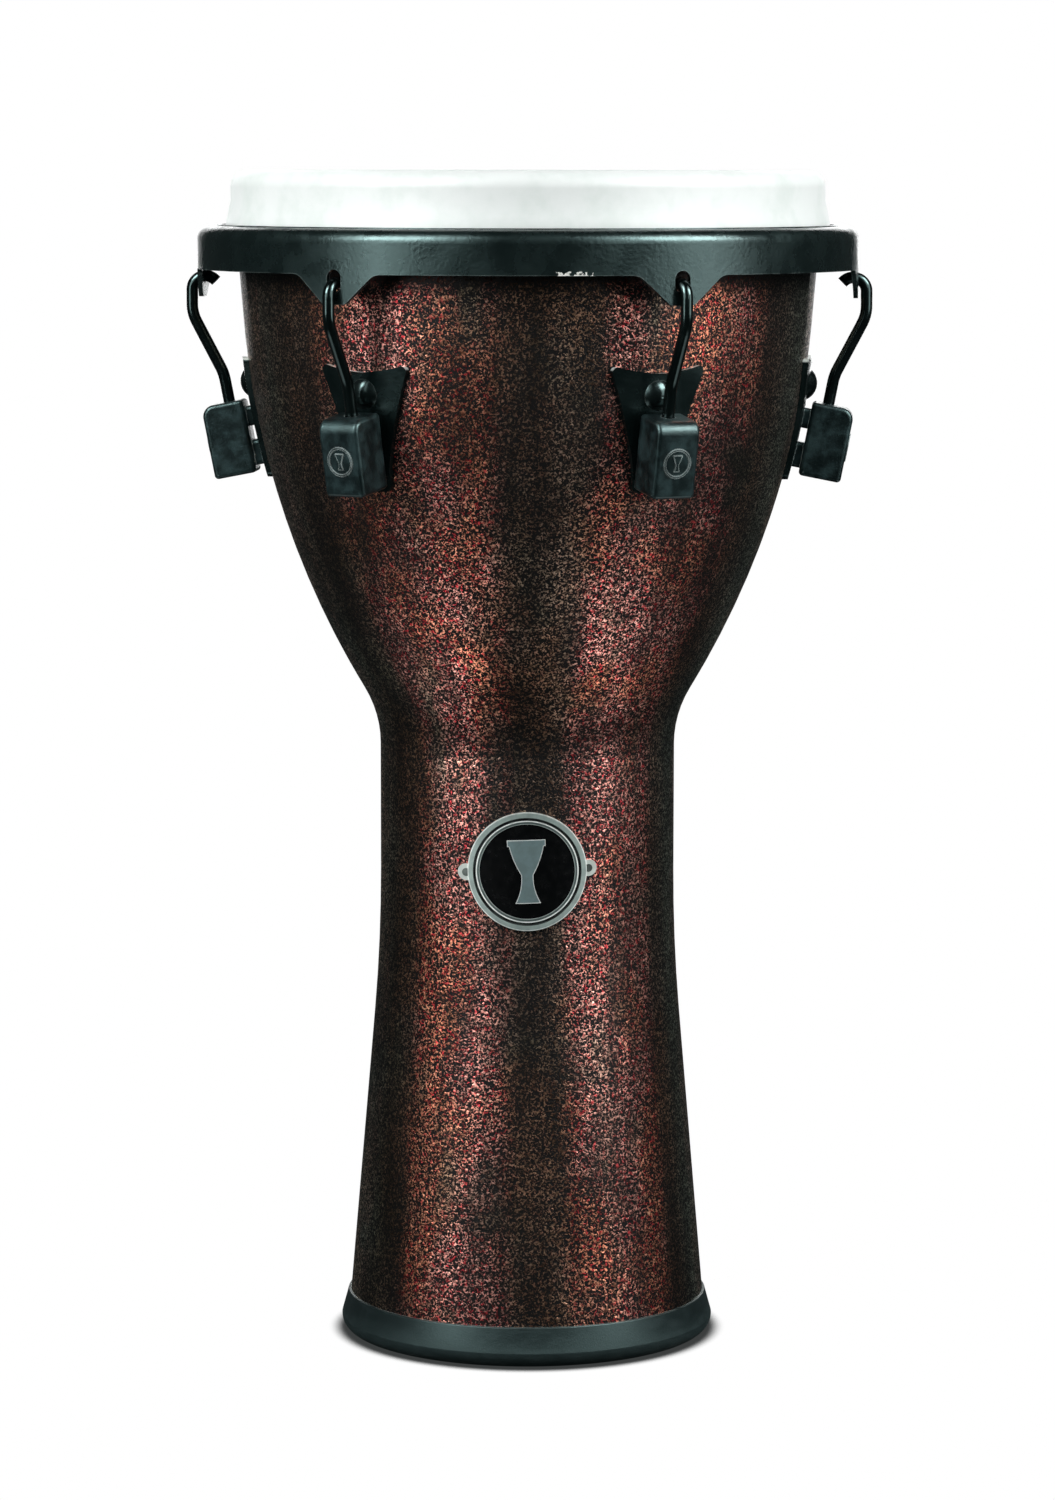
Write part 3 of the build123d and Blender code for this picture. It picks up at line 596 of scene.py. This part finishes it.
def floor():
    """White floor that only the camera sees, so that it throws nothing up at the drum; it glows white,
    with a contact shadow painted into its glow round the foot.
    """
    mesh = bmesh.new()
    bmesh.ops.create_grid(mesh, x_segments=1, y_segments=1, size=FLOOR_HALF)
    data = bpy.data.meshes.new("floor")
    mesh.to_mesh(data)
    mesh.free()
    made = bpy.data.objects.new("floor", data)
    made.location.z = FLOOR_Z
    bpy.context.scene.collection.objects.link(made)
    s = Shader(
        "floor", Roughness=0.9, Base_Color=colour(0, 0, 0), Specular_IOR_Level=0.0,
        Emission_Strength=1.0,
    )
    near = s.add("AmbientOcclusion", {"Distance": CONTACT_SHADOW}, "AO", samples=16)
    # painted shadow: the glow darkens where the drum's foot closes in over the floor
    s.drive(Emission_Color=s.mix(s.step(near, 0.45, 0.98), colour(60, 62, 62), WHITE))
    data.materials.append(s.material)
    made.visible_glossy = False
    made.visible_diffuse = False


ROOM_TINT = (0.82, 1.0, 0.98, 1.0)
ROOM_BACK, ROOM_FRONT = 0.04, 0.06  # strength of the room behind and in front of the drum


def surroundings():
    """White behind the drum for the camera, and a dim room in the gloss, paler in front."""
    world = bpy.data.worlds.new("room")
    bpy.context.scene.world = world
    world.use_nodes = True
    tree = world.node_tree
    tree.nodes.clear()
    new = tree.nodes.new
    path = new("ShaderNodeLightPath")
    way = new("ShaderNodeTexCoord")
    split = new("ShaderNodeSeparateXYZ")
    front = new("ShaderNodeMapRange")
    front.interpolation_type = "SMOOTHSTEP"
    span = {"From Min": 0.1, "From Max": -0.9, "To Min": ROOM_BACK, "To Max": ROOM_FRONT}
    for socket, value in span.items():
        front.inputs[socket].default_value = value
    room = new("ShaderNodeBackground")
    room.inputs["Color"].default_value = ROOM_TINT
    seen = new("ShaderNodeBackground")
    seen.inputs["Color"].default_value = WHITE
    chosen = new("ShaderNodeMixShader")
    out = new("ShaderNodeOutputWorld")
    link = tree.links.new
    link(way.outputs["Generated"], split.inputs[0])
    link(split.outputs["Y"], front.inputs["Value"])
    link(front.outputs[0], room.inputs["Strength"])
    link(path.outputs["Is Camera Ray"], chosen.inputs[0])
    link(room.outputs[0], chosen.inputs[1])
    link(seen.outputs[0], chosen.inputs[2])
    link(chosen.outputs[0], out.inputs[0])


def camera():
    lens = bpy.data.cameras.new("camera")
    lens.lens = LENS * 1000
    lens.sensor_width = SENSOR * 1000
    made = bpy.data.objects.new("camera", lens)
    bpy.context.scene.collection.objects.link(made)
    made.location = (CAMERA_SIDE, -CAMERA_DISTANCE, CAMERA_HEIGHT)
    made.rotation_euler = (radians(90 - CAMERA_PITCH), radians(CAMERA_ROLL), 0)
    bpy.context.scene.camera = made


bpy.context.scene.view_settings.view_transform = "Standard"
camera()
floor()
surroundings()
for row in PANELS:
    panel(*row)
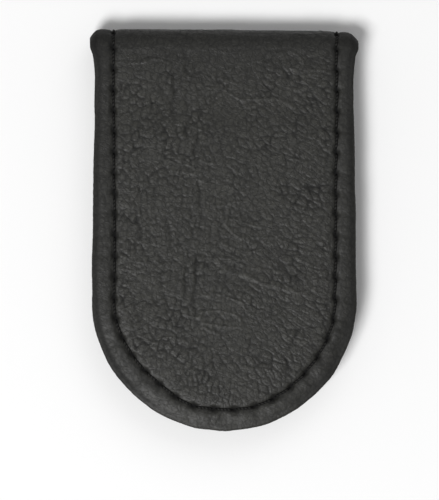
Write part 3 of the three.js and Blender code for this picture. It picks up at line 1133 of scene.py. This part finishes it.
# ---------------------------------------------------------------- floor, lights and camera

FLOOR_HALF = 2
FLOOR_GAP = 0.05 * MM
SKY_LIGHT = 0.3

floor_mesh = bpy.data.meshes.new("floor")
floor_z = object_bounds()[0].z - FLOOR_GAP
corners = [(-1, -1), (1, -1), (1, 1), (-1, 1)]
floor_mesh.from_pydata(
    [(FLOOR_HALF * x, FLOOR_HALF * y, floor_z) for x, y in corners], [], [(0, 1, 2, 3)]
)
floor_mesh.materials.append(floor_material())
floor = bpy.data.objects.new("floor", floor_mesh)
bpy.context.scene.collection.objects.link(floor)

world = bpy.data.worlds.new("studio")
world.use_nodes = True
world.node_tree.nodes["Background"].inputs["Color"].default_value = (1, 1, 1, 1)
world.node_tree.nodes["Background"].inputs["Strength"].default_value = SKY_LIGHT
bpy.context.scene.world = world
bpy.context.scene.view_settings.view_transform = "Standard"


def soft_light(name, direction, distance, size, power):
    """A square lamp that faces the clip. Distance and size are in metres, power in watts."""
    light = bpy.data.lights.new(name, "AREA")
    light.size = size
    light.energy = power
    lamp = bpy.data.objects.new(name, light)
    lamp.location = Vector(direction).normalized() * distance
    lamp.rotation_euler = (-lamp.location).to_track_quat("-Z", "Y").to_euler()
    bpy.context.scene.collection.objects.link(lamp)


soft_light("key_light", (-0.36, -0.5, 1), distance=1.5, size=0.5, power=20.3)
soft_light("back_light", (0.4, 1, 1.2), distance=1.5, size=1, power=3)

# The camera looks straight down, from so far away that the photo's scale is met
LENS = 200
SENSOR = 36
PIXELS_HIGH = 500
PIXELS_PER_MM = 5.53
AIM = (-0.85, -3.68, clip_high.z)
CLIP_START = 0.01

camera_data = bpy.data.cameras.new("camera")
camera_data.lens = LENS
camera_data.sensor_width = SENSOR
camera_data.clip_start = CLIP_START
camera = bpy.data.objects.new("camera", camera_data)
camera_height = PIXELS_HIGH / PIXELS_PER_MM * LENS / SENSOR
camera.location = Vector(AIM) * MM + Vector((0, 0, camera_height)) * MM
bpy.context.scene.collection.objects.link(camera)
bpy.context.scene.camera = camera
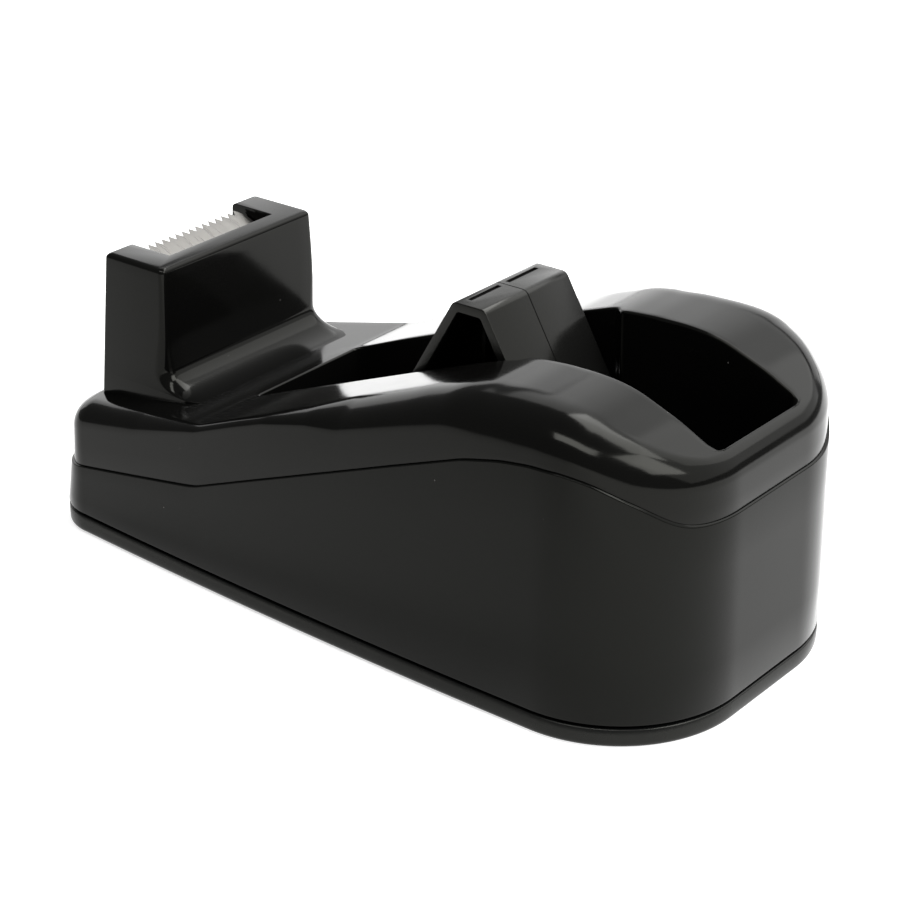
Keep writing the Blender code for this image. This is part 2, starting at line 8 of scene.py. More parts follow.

• • • • •

WRITTEN EXERCISE
Make an exact copy of the data above.

OUTPUT OF THE EXERCISE
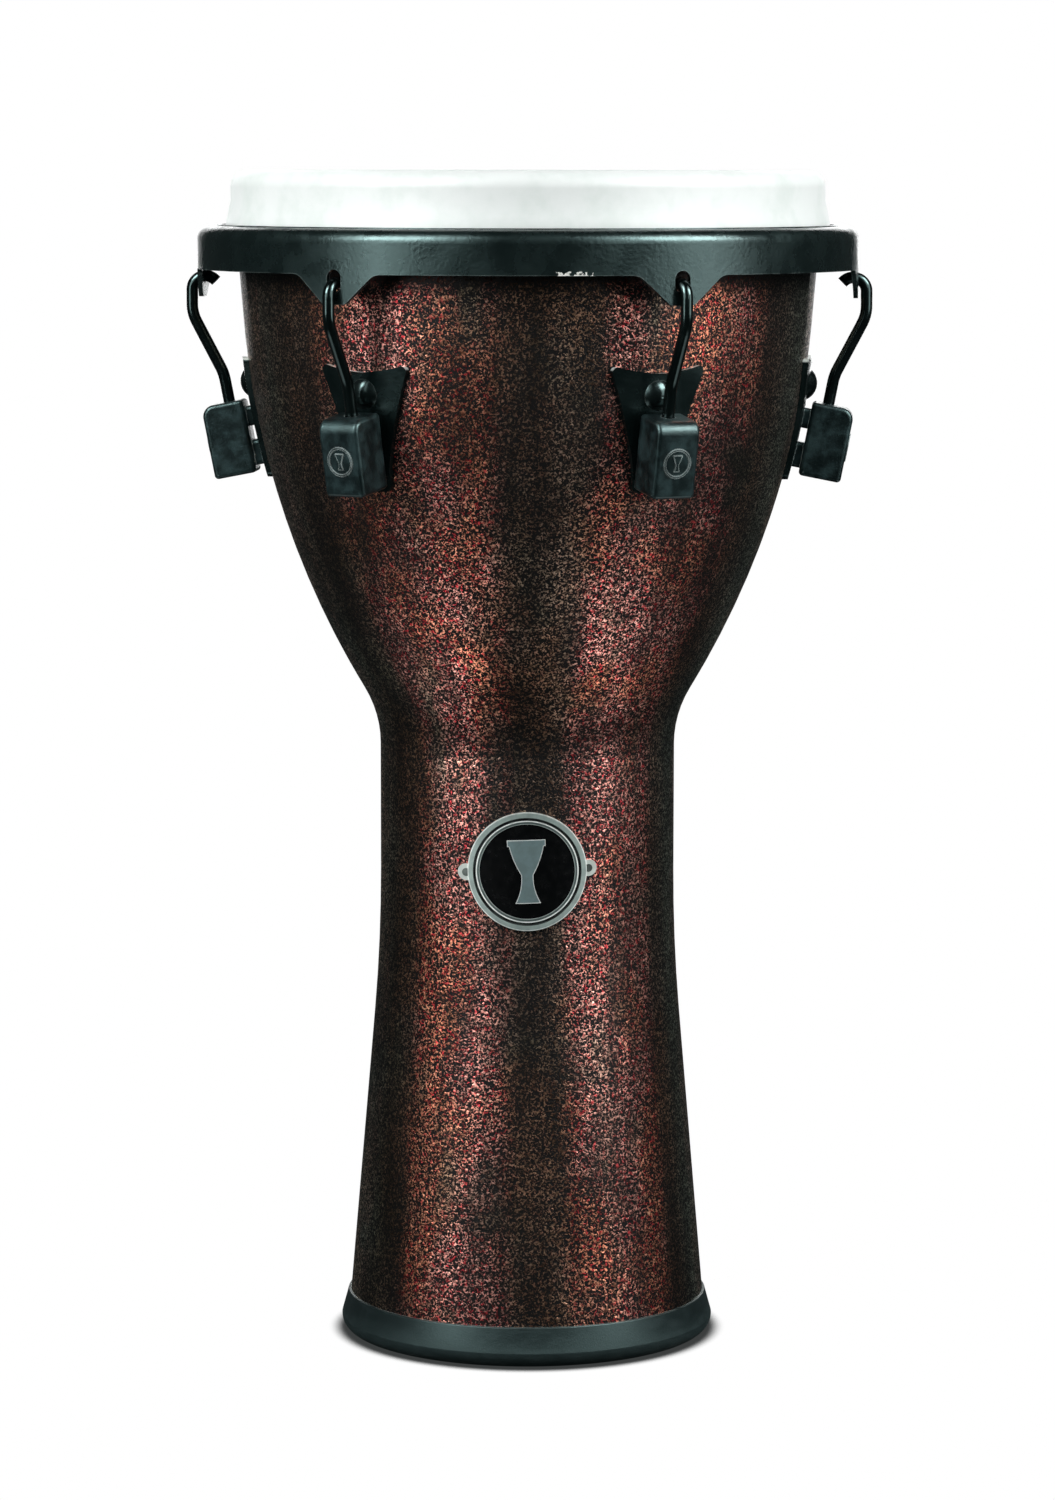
Write part 3 of the build123d and Blender code for this picture. It picks up at line 596 of scene.py. This part finishes it.
def floor():
    """White floor that only the camera sees, so that it throws nothing up at the drum; it glows white,
    with a contact shadow painted into its glow round the foot.
    """
    mesh = bmesh.new()
    bmesh.ops.create_grid(mesh, x_segments=1, y_segments=1, size=FLOOR_HALF)
    data = bpy.data.meshes.new("floor")
    mesh.to_mesh(data)
    mesh.free()
    made = bpy.data.objects.new("floor", data)
    made.location.z = FLOOR_Z
    bpy.context.scene.collection.objects.link(made)
    s = Shader(
        "floor", Roughness=0.9, Base_Color=colour(0, 0, 0), Specular_IOR_Level=0.0,
        Emission_Strength=1.0,
    )
    near = s.add("AmbientOcclusion", {"Distance": CONTACT_SHADOW}, "AO", samples=16)
    # painted shadow: the glow darkens where the drum's foot closes in over the floor
    s.drive(Emission_Color=s.mix(s.step(near, 0.45, 0.98), colour(60, 62, 62), WHITE))
    data.materials.append(s.material)
    made.visible_glossy = False
    made.visible_diffuse = False


ROOM_TINT = (0.82, 1.0, 0.98, 1.0)
ROOM_BACK, ROOM_FRONT = 0.04, 0.06  # strength of the room behind and in front of the drum


def surroundings():
    """White behind the drum for the camera, and a dim room in the gloss, paler in front."""
    world = bpy.data.worlds.new("room")
    bpy.context.scene.world = world
    world.use_nodes = True
    tree = world.node_tree
    tree.nodes.clear()
    new = tree.nodes.new
    path = new("ShaderNodeLightPath")
    way = new("ShaderNodeTexCoord")
    split = new("ShaderNodeSeparateXYZ")
    front = new("ShaderNodeMapRange")
    front.interpolation_type = "SMOOTHSTEP"
    span = {"From Min": 0.1, "From Max": -0.9, "To Min": ROOM_BACK, "To Max": ROOM_FRONT}
    for socket, value in span.items():
        front.inputs[socket].default_value = value
    room = new("ShaderNodeBackground")
    room.inputs["Color"].default_value = ROOM_TINT
    seen = new("ShaderNodeBackground")
    seen.inputs["Color"].default_value = WHITE
    chosen = new("ShaderNodeMixShader")
    out = new("ShaderNodeOutputWorld")
    link = tree.links.new
    link(way.outputs["Generated"], split.inputs[0])
    link(split.outputs["Y"], front.inputs["Value"])
    link(front.outputs[0], room.inputs["Strength"])
    link(path.outputs["Is Camera Ray"], chosen.inputs[0])
    link(room.outputs[0], chosen.inputs[1])
    link(seen.outputs[0], chosen.inputs[2])
    link(chosen.outputs[0], out.inputs[0])


def camera():
    lens = bpy.data.cameras.new("camera")
    lens.lens = LENS * 1000
    lens.sensor_width = SENSOR * 1000
    made = bpy.data.objects.new("camera", lens)
    bpy.context.scene.collection.objects.link(made)
    made.location = (CAMERA_SIDE, -CAMERA_DISTANCE, CAMERA_HEIGHT)
    made.rotation_euler = (radians(90 - CAMERA_PITCH), radians(CAMERA_ROLL), 0)
    bpy.context.scene.camera = made


bpy.context.scene.view_settings.view_transform = "Standard"
camera()
floor()
surroundings()
for row in PANELS:
    panel(*row)
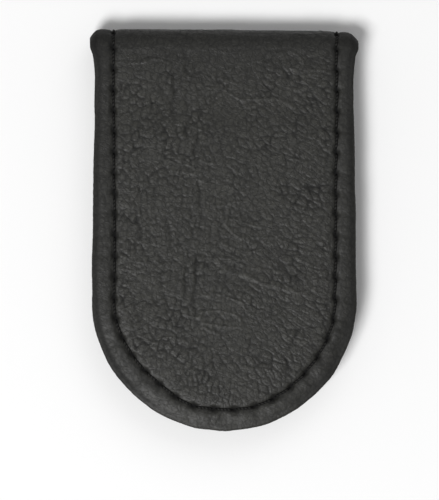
Write part 3 of the three.js and Blender code for this picture. It picks up at line 1133 of scene.py. This part finishes it.
# ---------------------------------------------------------------- floor, lights and camera

FLOOR_HALF = 2
FLOOR_GAP = 0.05 * MM
SKY_LIGHT = 0.3

floor_mesh = bpy.data.meshes.new("floor")
floor_z = object_bounds()[0].z - FLOOR_GAP
corners = [(-1, -1), (1, -1), (1, 1), (-1, 1)]
floor_mesh.from_pydata(
    [(FLOOR_HALF * x, FLOOR_HALF * y, floor_z) for x, y in corners], [], [(0, 1, 2, 3)]
)
floor_mesh.materials.append(floor_material())
floor = bpy.data.objects.new("floor", floor_mesh)
bpy.context.scene.collection.objects.link(floor)

world = bpy.data.worlds.new("studio")
world.use_nodes = True
world.node_tree.nodes["Background"].inputs["Color"].default_value = (1, 1, 1, 1)
world.node_tree.nodes["Background"].inputs["Strength"].default_value = SKY_LIGHT
bpy.context.scene.world = world
bpy.context.scene.view_settings.view_transform = "Standard"


def soft_light(name, direction, distance, size, power):
    """A square lamp that faces the clip. Distance and size are in metres, power in watts."""
    light = bpy.data.lights.new(name, "AREA")
    light.size = size
    light.energy = power
    lamp = bpy.data.objects.new(name, light)
    lamp.location = Vector(direction).normalized() * distance
    lamp.rotation_euler = (-lamp.location).to_track_quat("-Z", "Y").to_euler()
    bpy.context.scene.collection.objects.link(lamp)


soft_light("key_light", (-0.36, -0.5, 1), distance=1.5, size=0.5, power=20.3)
soft_light("back_light", (0.4, 1, 1.2), distance=1.5, size=1, power=3)

# The camera looks straight down, from so far away that the photo's scale is met
LENS = 200
SENSOR = 36
PIXELS_HIGH = 500
PIXELS_PER_MM = 5.53
AIM = (-0.85, -3.68, clip_high.z)
CLIP_START = 0.01

camera_data = bpy.data.cameras.new("camera")
camera_data.lens = LENS
camera_data.sensor_width = SENSOR
camera_data.clip_start = CLIP_START
camera = bpy.data.objects.new("camera", camera_data)
camera_height = PIXELS_HIGH / PIXELS_PER_MM * LENS / SENSOR
camera.location = Vector(AIM) * MM + Vector((0, 0, camera_height)) * MM
bpy.context.scene.collection.objects.link(camera)
bpy.context.scene.camera = camera
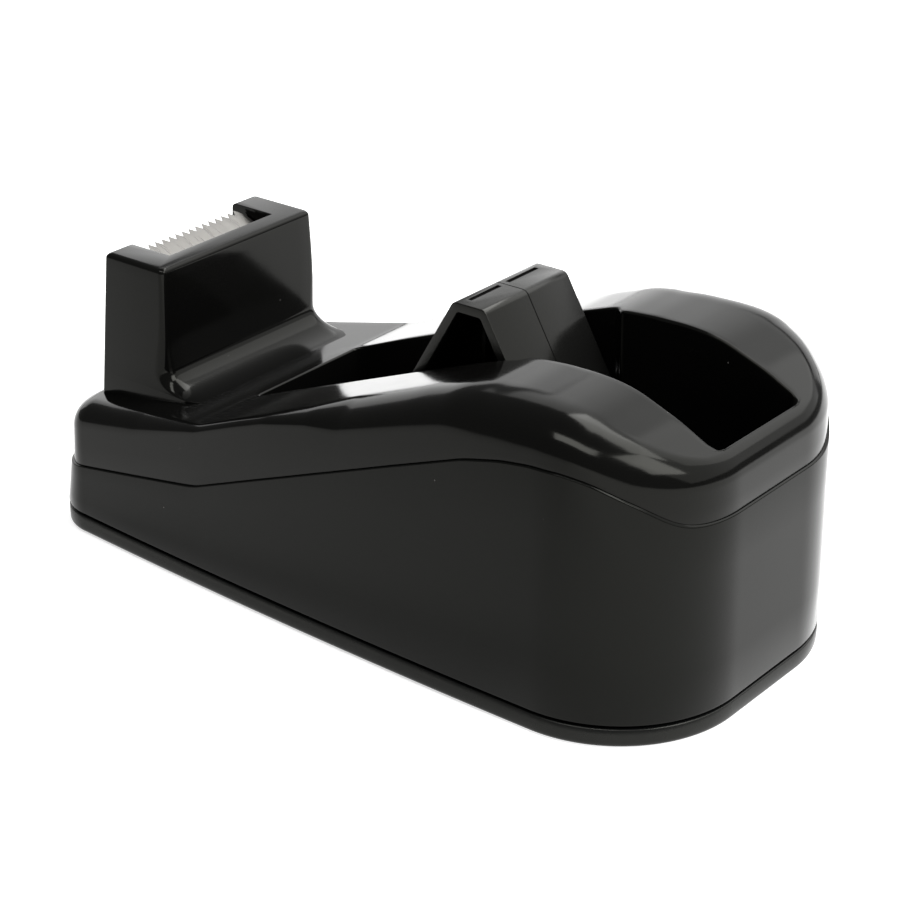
Keep writing the Blender code for this image. This is part 2, starting at line 8 of scene.py. More parts follow.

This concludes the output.